INFORMATION PROVIDED:
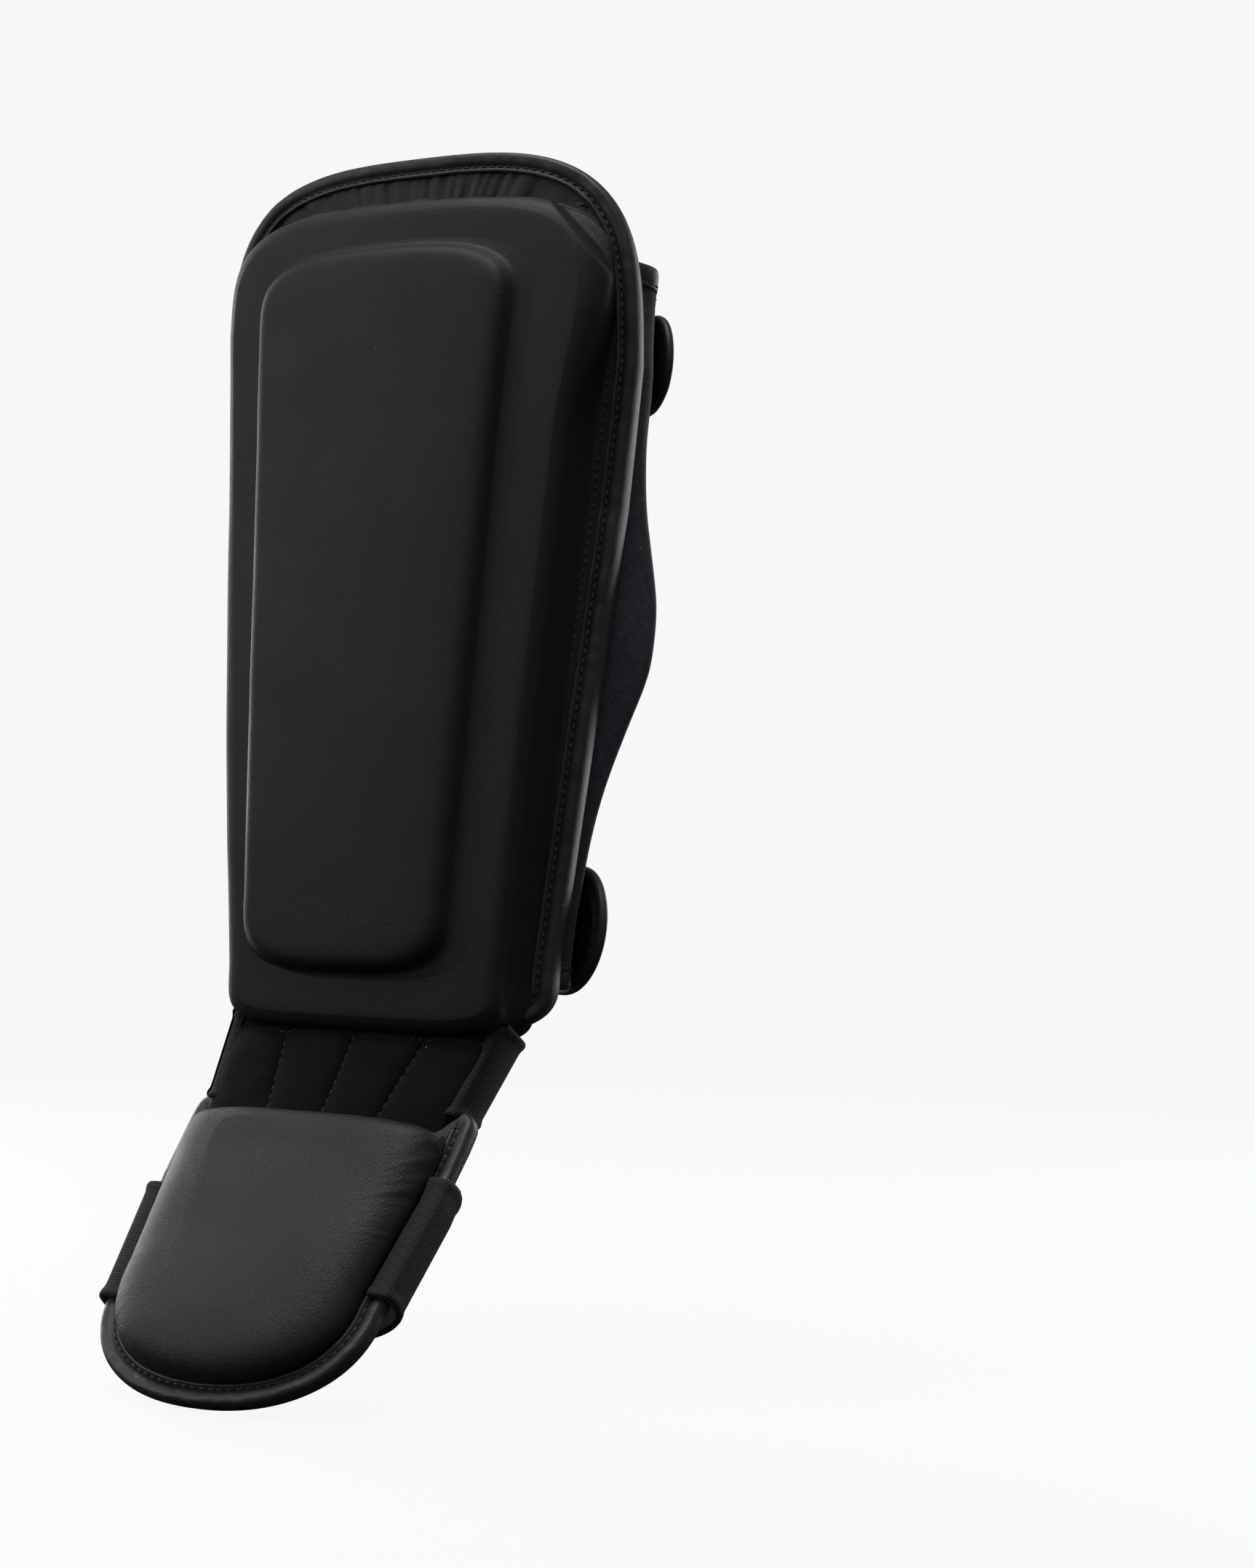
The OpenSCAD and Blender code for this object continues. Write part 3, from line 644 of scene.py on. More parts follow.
def shin_lining():
    """The pad's back: cloth over a thin foam, drawn in where it meets the binding."""
    control = [(FLANGE, 1.0, LINING_TOP), (FLANGE, 1.2, 27.0), (FLANGE, 6.0, 27.6), (FLANGE, 9.0, 28.0),
               (FLANGE, 14.0, 28.2), (FLANGE, 24.0, 28.1), (FLANGE, 40.0, 28.0)]
    rings = lofted(control, outline, 40)
    padded = smooth((rings[..., 2] - 27.4) / 0.6)
    rings[..., 2] += 0.35 * noise(rings[..., 0], rings[..., 1], 11, 30) * padded
    rings = np.concatenate([to_middle(rings[0], PAD_MIDDLE, LINING_TOP, (1.0, 0.5)), rings,
                            to_middle(rings[-1], PAD_MIDDLE, PAD_T, (0.33, 0.67, 1.0))])
    points = shin_at(rings[..., 0], rings[..., 1], rings[..., 2])
    finished(shell("shin_lining_cloth", points, rings[..., :2]), "shin", LINING,
             ("shin_lining",))


# A thread's direction is taken this far to each side of its middle.
STITCH_NEAR = 0.4
# Where the seam's threads lie inside the binding's edge, on the shin and on the flap.
GROOVE = 4.45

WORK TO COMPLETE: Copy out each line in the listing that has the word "this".

FULL RESPONSE:
The OpenSCAD and Blender code for this object continues. Write part 3, from line 644 of scene.py on. More parts follow.
# A thread's direction is taken this far to each side of its middle.